The learned Justice, .in a footnote- to the opinion, cited the statement of Professor McLaughlin at the hearings on the revision of the Bankruptcy Act held by the House Judiciary Committee as follows:
“He stated Thompson v. Fairbanks, 196 U. S., 516, 25 S. Ct. 306, 49 *393L. Ed., 577, as applying a rule of state law that a mortgagee by taking possession of the mortgaged property at a time subsequent to the execution of the mortgage thereby validated it as of the time of execution. He said that Section 60, sub. a would prevent such validation by relation back. Similar disapproving reference was made to Bailey v. Baker Ice Machine Co., 239 U. S. 268, 36 S. Ct. 50, 60 L. Ed. 275; Carey v. Donohue, 240 U. S. 430, 36 S. Ct. 386, 60 L. Ed 726; and Martin v. Commercial National Bank, 245 U. S. 513, 38 S. Ct. 176, 62 L. Ed. 441, with the explanation that ‘You are going to have taken away some advantages that some people have enjoyed, and certain practices are going to be altered to some extent.
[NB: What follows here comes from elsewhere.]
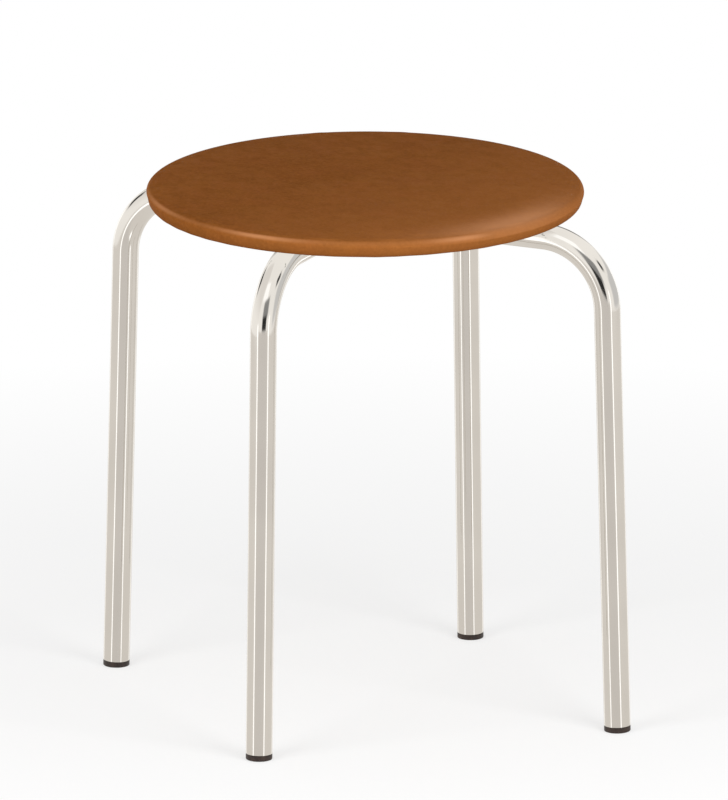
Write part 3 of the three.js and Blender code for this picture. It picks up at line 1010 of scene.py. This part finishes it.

But you have that every time you pass any kind of a commercial law.’ ” 318 U. S. at page 438, 63 S. Ct. at page 682, 87 L. Ed. 884, footnote 11.
There can be no question now that Congress, by clear and appropriate language, has outlawed secret liens. There is no room for judicial construction except to give effect to the law.
Repossession, within four months from bankruptcy, no longer validates a lien or makes it retroactive.
The order of the referee in bankruptcy was correct and is, therefore. affirmed.